L’unico antidoto alle forze distruttiv­e, che continuano a spingere le nostre società sempre più verso il baratro, è la creazione. Se non possiamo capirci tra di noi — dal soldato al rivoluzion­ario al jihadista — sicurament­e ci distrugger­emo. Oppure, come ha scritto W. H. Auden nella poesia 1 settembre 1939: «Dobbiamo amarci l’un l’altro o morire».
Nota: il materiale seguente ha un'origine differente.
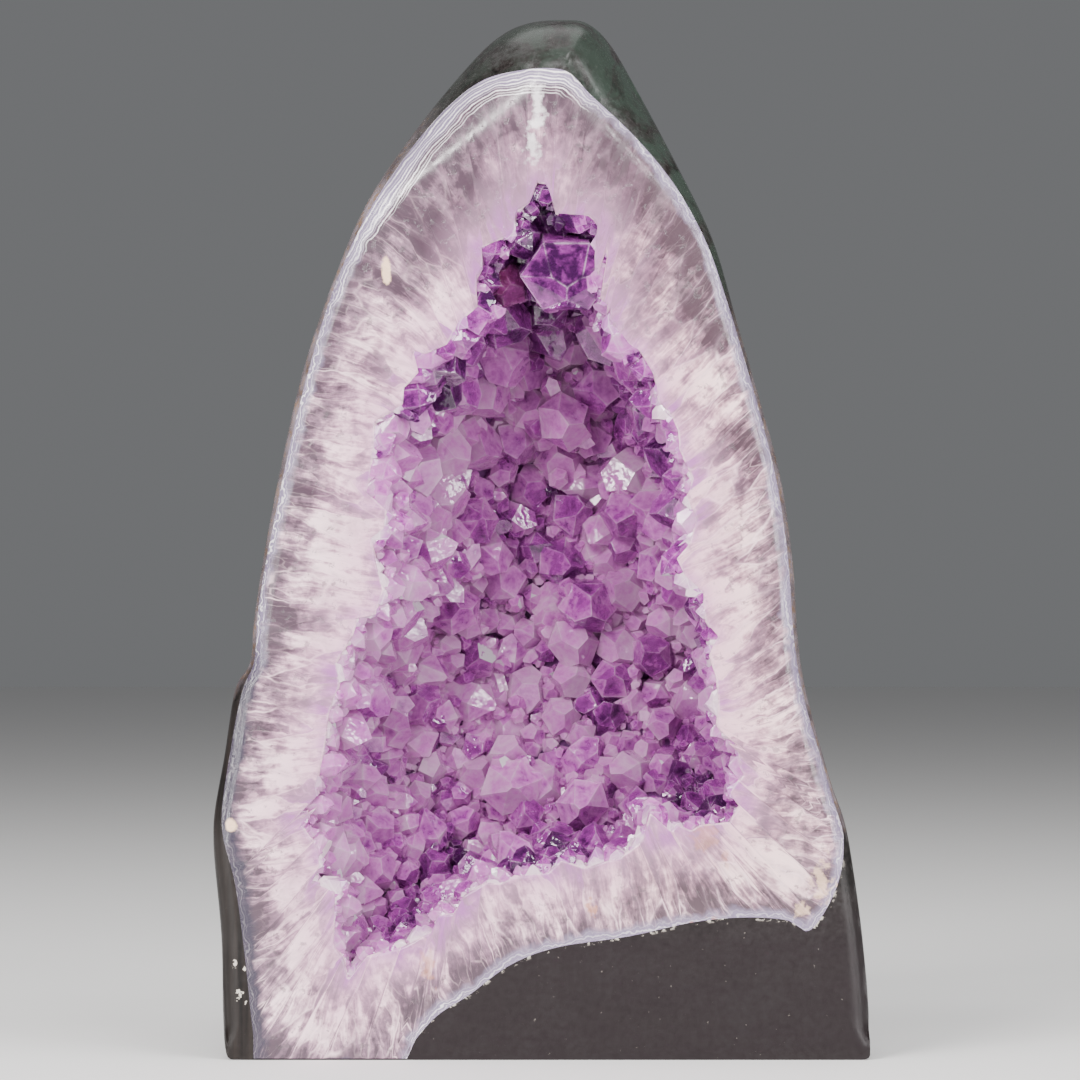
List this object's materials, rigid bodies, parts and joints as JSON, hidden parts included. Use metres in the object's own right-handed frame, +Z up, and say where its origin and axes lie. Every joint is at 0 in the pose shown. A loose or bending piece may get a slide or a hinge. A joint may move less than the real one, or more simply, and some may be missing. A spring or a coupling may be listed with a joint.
{
  "type": "amethyst geode",
  "caption": "Tall free-standing half of a basalt geode, sawn and polished at the front, with an agate-banded quartz rim round a hollow lined with amethyst points.",
  "frame": {"origin": "on the floor, at the middle of the footprint of the bounding box", "axes": "+Z up along the geode's height, -Y out of the polished front face, +X to the right as the front is looked at"},
  "size_m": [0.2632, 0.1717, 0.4198],
  "materials": {
    "basalt": "polished dark grey basalt with green patches, rougher at the back",
    "quartz": "polished fibrous quartz with an agate band",
    "amethyst": "natural clear crystal faces"
  },
  "bodies": {
    "root": {"basalt_matrix": "basalt", "quartz_wall": "quartz", "amethyst_crust": "amethyst"}
  },
  "joints": []
}
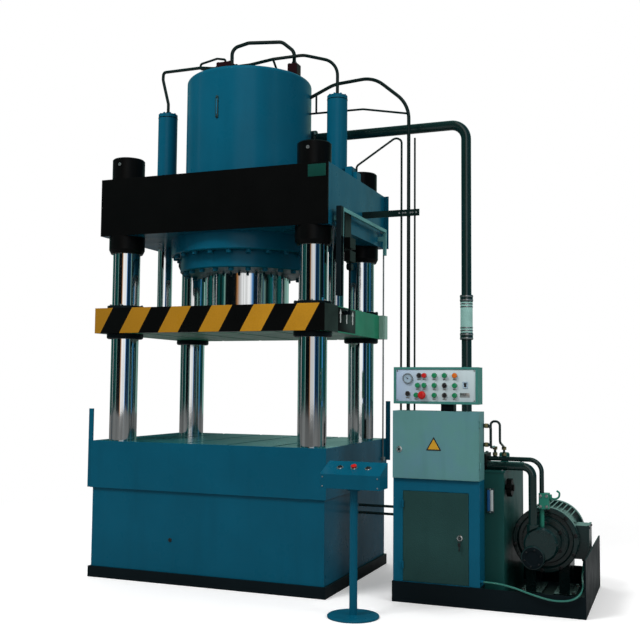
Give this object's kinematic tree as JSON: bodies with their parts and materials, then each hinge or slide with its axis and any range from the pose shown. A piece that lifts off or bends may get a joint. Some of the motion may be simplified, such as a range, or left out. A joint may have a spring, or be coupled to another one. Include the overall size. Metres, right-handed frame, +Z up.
{
  "type": "four-column hydraulic press",
  "caption": "Upright column press with a large top cylinder, a guided slide over a bed table, a motor and pump unit, a control cabinet and a two-hand button stand.",
  "frame": {"origin": "on the floor under the middle of the press table", "axes": "+Z up, -Y towards the operator, +X towards the control cabinet and power unit"},
  "size_m": [4.029, 2.1199, 4.646],
  "materials": {
    "bare_steel": "satin",
    "black_paint": "satin enamel",
    "blue_paint": "gloss enamel",
    "button_plastic": "gloss",
    "chrome": "polished",
    "dark_paint": "satin enamel",
    "door_paint": "hammered enamel",
    "gauge_clear": "clear",
    "grey_paint": "hammered enamel",
    "hazard_paint": "gloss stripes on black",
    "motor_green": "painted casting",
    "pipe_green": "gloss enamel",
    "sleeve_rubber": "matt",
    "slide_green": "gloss enamel",
    "table_steel": "ground",
    "tank_green": "gloss enamel",
    "valve_red": "satin enamel"
  },
  "bodies": {
    "frame": {"bed_apron": "blue_paint", "bed_body": "blue_paint", "bed_plinth": "dark_paint", "cabinet_hinges": "bare_steel", "cabinet_lower": "blue_paint", "cabinet_plinth": "dark_paint", "cabinet_upper": "grey_paint", "column_collars": "black_paint", "column_nuts": "black_paint", "columns": "chrome", "control_panel": "grey_paint", "crown_body": "blue_paint", "crown_front_plate": "black_paint", "cylinder_flange": "blue_paint", "cylinder_gland": "blue_paint", "gauge_pipes": "pipe_green", "guide_rod": "bare_steel", "level_gauge": "gauge_clear", "limit_frame": "grey_paint", "limit_rail": "dark_paint", "limit_switches": "black_paint", "link_pipes": "pipe_green", "main_cylinder": "blue_paint", "motor": "motor_green", "motor_conduit": "bare_steel", "motor_terminal_box": "motor_green", "oil_tank": "tank_green", "panel_buttons": "button_plastic", "panel_neck": "dark_paint", "pilot_blocks": "valve_red", "pilot_pipes": "pipe_green", "pipe_bracket": "pipe_green", "power_tray": "dark_paint", "pump": "motor_green", "pump_pipes": "pipe_green", "relief_valve": "bare_steel", "return_cylinders": "blue_paint", "return_valve_block": "blue_paint", "sensor_posts": "blue_paint", "stand_box": "blue_paint", "stand_buttons": "button_plastic", "stand_pole": "blue_paint", "suction_pipe": "pipe_green", "suction_sleeve": "sleeve_rubber", "table_plate": "table_steel", "tank_handwheel": "black_paint", "tank_lid": "tank_green", "tank_manifolds": "bare_steel", "top_pipes": "pipe_green"},
    "slide": {"guide_bushes": "dark_paint", "ram": "chrome", "return_rods": "chrome", "slide_body": "slide_green", "slide_front_plate": "hazard_paint", "striker_rod": "dark_paint"},
    "upper_door": {"upper_door": "grey_paint"},
    "lower_door": {"lower_door": "door_paint"}
  },
  "joints": [
    {"name": "slide_stroke", "type": "slide", "parent": "frame", "child": "slide", "axis": [0, 0, -1], "range_m": [-0.3, 0.6]},
    {"name": "upper_door_hinge", "type": "hinge", "parent": "frame", "child": "upper_door", "pos_m": [2.1965, -0.6095, 1.165], "axis": [0, 0, 1], "range_deg": [0, 110]},
    {"name": "lower_door_hinge", "type": "hinge", "parent": "frame", "child": "lower_door", "pos_m": [1.6125, -0.607, 0.49], "axis": [0, 0, -1], "range_deg": [0, 110]}
  ]
}
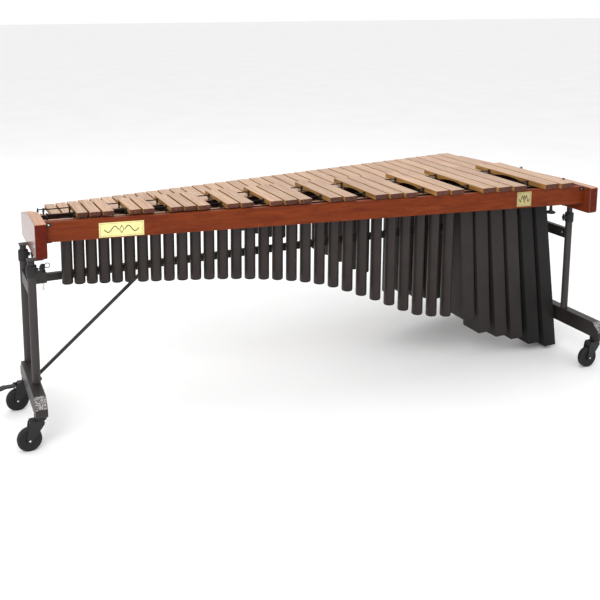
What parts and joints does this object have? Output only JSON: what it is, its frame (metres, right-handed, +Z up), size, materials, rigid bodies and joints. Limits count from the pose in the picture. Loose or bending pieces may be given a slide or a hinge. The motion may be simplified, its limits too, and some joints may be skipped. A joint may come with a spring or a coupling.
{
  "type": "marimba",
  "caption": "Concert marimba: two rows of tapered wooden bars on cords over tube and box resonators, in a wooden frame on a height-adjustable wheeled steel stand.",
  "frame": {"origin": "on the floor, under the middle of the object's bounding box", "axes": "+X along the keyboard from the highest note to the lowest, +Y from the accidental bars' side to the player's side, +Z up"},
  "size_m": [2.8294, 1.1878, 0.941],
  "materials": {
    "bars": "satin rosewood-like, golden brown",
    "frame_wood": "semi-gloss reddish brown lacquer",
    "resonator": "satin dark charcoal brown coating",
    "powder_coat": "fine textured black powder coat",
    "black_plastic": "matt black",
    "tyre": "matt dark rubber",
    "steel": "bright plated",
    "plate": "satin pale gold, blank"
  },
  "bodies": {
    "lower_frame": {"foot_beam_high": "powder_coat", "cross_board_high": "powder_coat", "brace_high": "powder_coat", "brace_knob_high": "black_plastic", "leg_tube_high_front": "powder_coat", "leg_tube_high_back": "powder_coat", "foot_beam_low": "powder_coat", "cross_board_low": "powder_coat", "brace_low": "powder_coat", "brace_knob_low": "black_plastic", "leg_tube_low_front": "powder_coat", "leg_tube_low_back": "powder_coat", "stretcher": "powder_coat"},
    "upper_frame": {"natural_bars_octave_6": "bars", "accidental_bars_octave_6": "bars", "natural_bars_octave_5": "bars", "accidental_bars_octave_5": "bars", "natural_bars_octave_4": "bars", "accidental_bars_octave_4": "bars", "natural_bars_octave_3": "bars", "accidental_bars_octave_3": "bars", "natural_bars_octave_2": "bars", "accidental_bars_octave_2": "bars", "apron_rail": "frame_wood", "accidental_near_rail": "frame_wood", "accidental_far_rail": "frame_wood", "natural_near_rail": "frame_wood", "natural_far_rail": "frame_wood", "high_end_block": "frame_wood", "low_end_board": "frame_wood", "name_plate_large": "plate", "name_plate_small": "plate", "front_resonators_1": "resonator", "back_resonators_1": "resonator", "front_resonators_2": "resonator", "back_resonators_2": "resonator", "front_resonators_3": "resonator", "back_resonators_3": "resonator", "front_box_resonators": "resonator", "back_box_resonators": "resonator", "height_post_high_front": "powder_coat", "height_post_high_back": "powder_coat", "height_post_low_front": "powder_coat", "height_post_low_back": "powder_coat"},
    "swivel_high_front": {"caster_fork_high_front": "black_plastic"},
    "wheel_high_front": {"caster_wheel_high_front": "tyre"},
    "clamp_high_front": {"clamp_knob_high_front": "black_plastic"},
    "swivel_high_back": {"caster_fork_high_back": "black_plastic"},
    "wheel_high_back": {"caster_wheel_high_back": "tyre"},
    "brake_high_back": {"brake_pedal_high_back": "black_plastic"},
    "clamp_high_back": {"clamp_knob_high_back": "black_plastic"},
    "swivel_low_front": {"caster_fork_low_front": "black_plastic"},
    "wheel_low_front": {"caster_wheel_low_front": "tyre"},
    "clamp_low_front": {"clamp_knob_low_front": "black_plastic"},
    "swivel_low_back": {"caster_fork_low_back": "black_plastic"},
    "wheel_low_back": {"caster_wheel_low_back": "tyre"},
    "brake_low_back": {"brake_pedal_low_back": "black_plastic"},
    "clamp_low_back": {"clamp_knob_low_back": "black_plastic"},
    "release_pin": {"release_pin": "steel"},
    "apron_knob": {"apron_knob": "black_plastic"}
  },
  "joints": [
    {"name": "height_slide", "type": "slide", "parent": "lower_frame", "child": "upper_frame", "axis": [0, 0, 1], "range_m": [0, 0.15]},
    {"name": "swivel_high_front", "type": "hinge", "parent": "lower_frame", "child": "swivel_high_front", "pos_m": [-1.28974, -0.2629, 0.15], "axis": [0, 0, 1], "continuous": true},
    {"name": "wheel_high_front", "type": "hinge", "parent": "swivel_high_front", "child": "wheel_high_front", "pos_m": [-1.33774, -0.2629, 0.05], "axis": [0, 1, 0], "continuous": true},
    {"name": "clamp_high_front", "type": "hinge", "parent": "lower_frame", "child": "clamp_high_front", "pos_m": [-1.25274, -0.1309, 0.716], "axis": [1, 0, 0], "range_deg": [0, 540]},
    {"name": "swivel_high_back", "type": "hinge", "parent": "lower_frame", "child": "swivel_high_back", "pos_m": [-1.28974, 0.1151, 0.15], "axis": [0, 0, 1], "continuous": true},
    {"name": "wheel_high_back", "type": "hinge", "parent": "swivel_high_back", "child": "wheel_high_back", "pos_m": [-1.33774, 0.1151, 0.05], "axis": [0, 1, 0], "continuous": true},
    {"name": "brake_high_back", "type": "hinge", "parent": "swivel_high_back", "child": "brake_high_back", "pos_m": [-1.34674, 0.1151, 0.116], "axis": [0, -1, 0], "range_deg": [0, 12]},
    {"name": "clamp_high_back", "type": "hinge", "parent": "lower_frame", "child": "clamp_high_back", "pos_m": [-1.25274, 0.1131, 0.716], "axis": [1, 0, 0], "range_deg": [0, 540]},
    {"name": "swivel_low_front", "type": "hinge", "parent": "lower_frame", "child": "swivel_low_front", "pos_m": [1.38826, -0.5499, 0.15], "axis": [0, 0, 1], "continuous": true},
    {"name": "wheel_low_front", "type": "hinge", "parent": "swivel_low_front", "child": "wheel_low_front", "pos_m": [1.34026, -0.5499, 0.05], "axis": [0, 1, 0], "continuous": true},
    {"name": "clamp_low_front", "type": "hinge", "parent": "lower_frame", "child": "clamp_low_front", "pos_m": [1.35126, -0.3309, 0.716], "axis": [-1, 0, 0], "range_deg": [0, 540]},
    {"name": "swivel_low_back", "type": "hinge", "parent": "lower_frame", "child": "swivel_low_back", "pos_m": [1.38826, 0.4511, 0.15], "axis": [0, 0, 1], "continuous": true},
    {"name": "wheel_low_back", "type": "hinge", "parent": "swivel_low_back", "child": "wheel_low_back", "pos_m": [1.34026, 0.4511, 0.05], "axis": [0, 1, 0], "continuous": true},
    {"name": "brake_low_back", "type": "hinge", "parent": "swivel_low_back", "child": "brake_low_back", "pos_m": [1.33126, 0.4511, 0.116], "axis": [0, -1, 0], "range_deg": [0, 12]},
    {"name": "clamp_low_back", "type": "hinge", "parent": "lower_frame", "child": "clamp_low_back", "pos_m": [1.35126, 0.3471, 0.716], "axis": [-1, 0, 0], "range_deg": [0, 540]},
    {"name": "pin_pull", "type": "slide", "parent": "lower_frame", "child": "release_pin", "axis": [0, 0, 1], "range_m": [0, 0.06]},
    {"name": "apron_knob_turn", "type": "hinge", "parent": "upper_frame", "child": "apron_knob", "pos_m": [1.13926, -0.4603, 0.8], "axis": [0, 0, 1], "range_deg": [0, 720]}
  ]
}
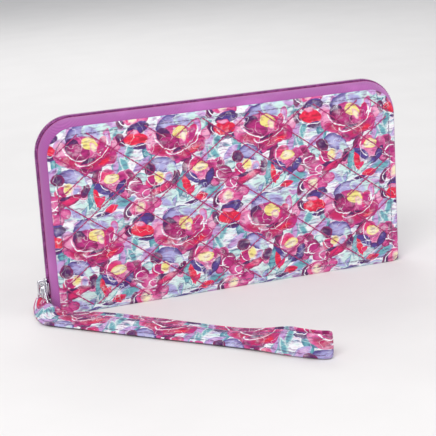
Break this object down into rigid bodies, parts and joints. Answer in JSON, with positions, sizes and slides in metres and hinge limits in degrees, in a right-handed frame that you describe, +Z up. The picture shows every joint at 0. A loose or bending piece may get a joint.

Amare una persona significa capirla. Allora, cos’è partecipar­e a una rivoluzion­e fallita o a una guerra fallita? Che cosa è credere in una causa che ti ha devastato la vita? Durante tutta la cena, il mio amico scambiava dei messaggi distratti con la moglie. Un matrimonio, come una rivoluzion­e, è un’avventura del cuore e il suo matrimonio era in difficoltà. Il matrimonio è un abbandonar­e due mondi separati per crearne uno solo. Quando un matrimonio si disfa, una coppia è costretta a ripensare a quel mondo, per ricomincia­re. Per narrare una storia della guerra in Siria, mi sono trovato a dover ricorrere a un’esperienza intima e universale come quella di un matrimonio fallito. Osservando quel problema, ho capito qual è la scelta che ci si trova davanti in una rivoluzion­e fallita, in un rapporto fallito: se accettare ciò che è andato in rovina e ricomincia­re o se continuare ad avere fede in una causa sempre più disperata.

Dopo aver pagato il conto, stavo per chiedere al mio amico se voleva prendere un taxi con me. In quel momento sua moglie è apparsa sulla porta. Anche se aveva scelto di non cenare con noi, era arrivata. Era un piccolo gesto, ma non era passato inosservat­o in nessuno di noi due. Sua moglie era venuta perché il mio amico non dovesse prendere da solo la via di casa.